:: Task to carry out ::
The listing below should be copied in full, word for word.
## begin Collected data
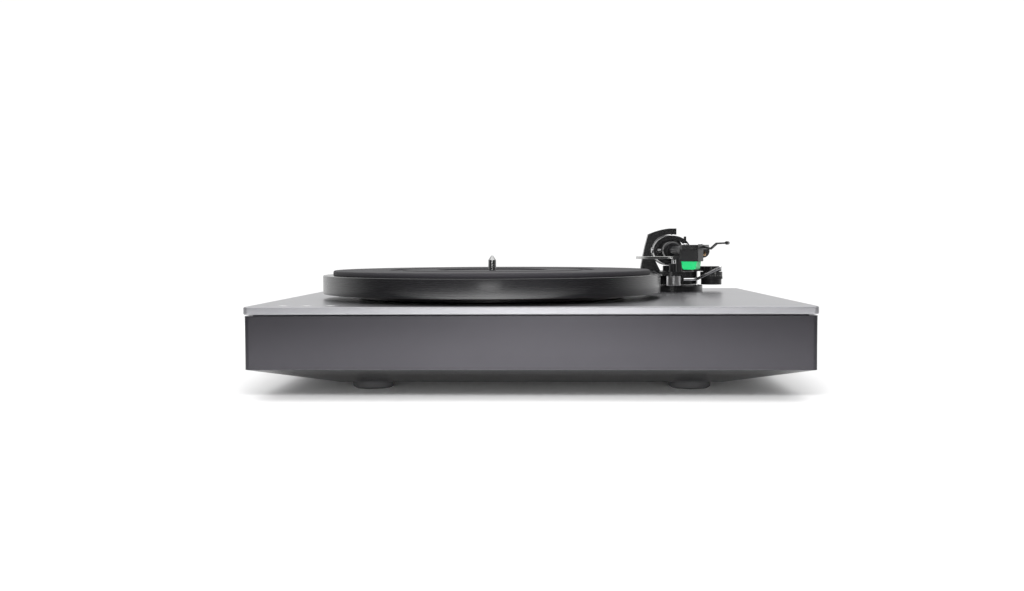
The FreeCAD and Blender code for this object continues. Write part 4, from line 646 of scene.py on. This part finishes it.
low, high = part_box("platter")
rim = (high.x - low.x) / 2
bore = mm(4.075)
enamel = turned_finish("platter_enamel", (0.006, 0.0058, 0.0066), 0.0, 0.27, platter_centre, (0, 0, 1),
                       mm(0.35), mm(0.004), spread=0.04, Coat_Weight=0.35, Coat_Roughness=0.16)
cut, hub, recess = mm(0.6), mm(39.3), mm(108)
recess_high = low.z + mm(8)
platter_profile = [
    (bore, low.z), (hub, low.z), (hub, recess_high), (recess, recess_high), (recess, low.z),
    *rounding(rim - cut, low.z + cut, cut, -1, 0), *rounding(rim - cut, high.z - cut, cut, 0, 1),
    (bore, high.z)]
settle(lathe("platter_disc", platter_centre, (0, 0, 1), platter_profile, 288, enamel), "platter_body",
       "platter_metal", "platter")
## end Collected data
:: Response for this exercise ::
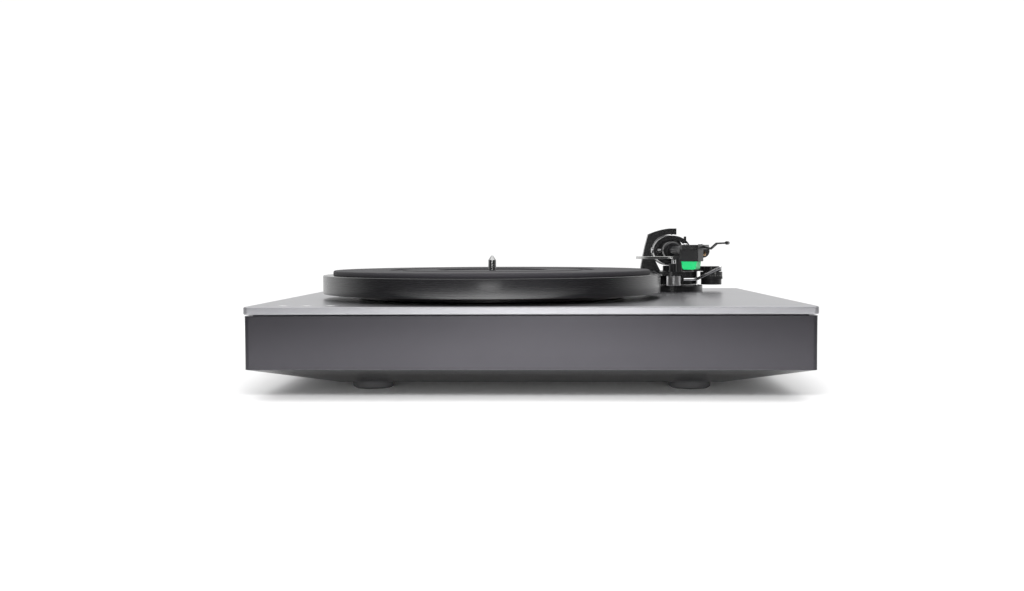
The FreeCAD and Blender code for this object continues. Write part 4, from line 646 of scene.py on. This part finishes it.
low, high = part_box("platter")
rim = (high.x - low.x) / 2
bore = mm(4.075)
enamel = turned_finish("platter_enamel", (0.006, 0.0058, 0.0066), 0.0, 0.27, platter_centre, (0, 0, 1),
                       mm(0.35), mm(0.004), spread=0.04, Coat_Weight=0.35, Coat_Roughness=0.16)
cut, hub, recess = mm(0.6), mm(39.3), mm(108)
recess_high = low.z + mm(8)
platter_profile = [
    (bore, low.z), (hub, low.z), (hub, recess_high), (recess, recess_high), (recess, low.z),
    *rounding(rim - cut, low.z + cut, cut, -1, 0), *rounding(rim - cut, high.z - cut, cut, 0, 1),
    (bore, high.z)]
settle(lathe("platter_disc", platter_centre, (0, 0, 1), platter_profile, 288, enamel), "platter_body",
       "platter_metal", "platter")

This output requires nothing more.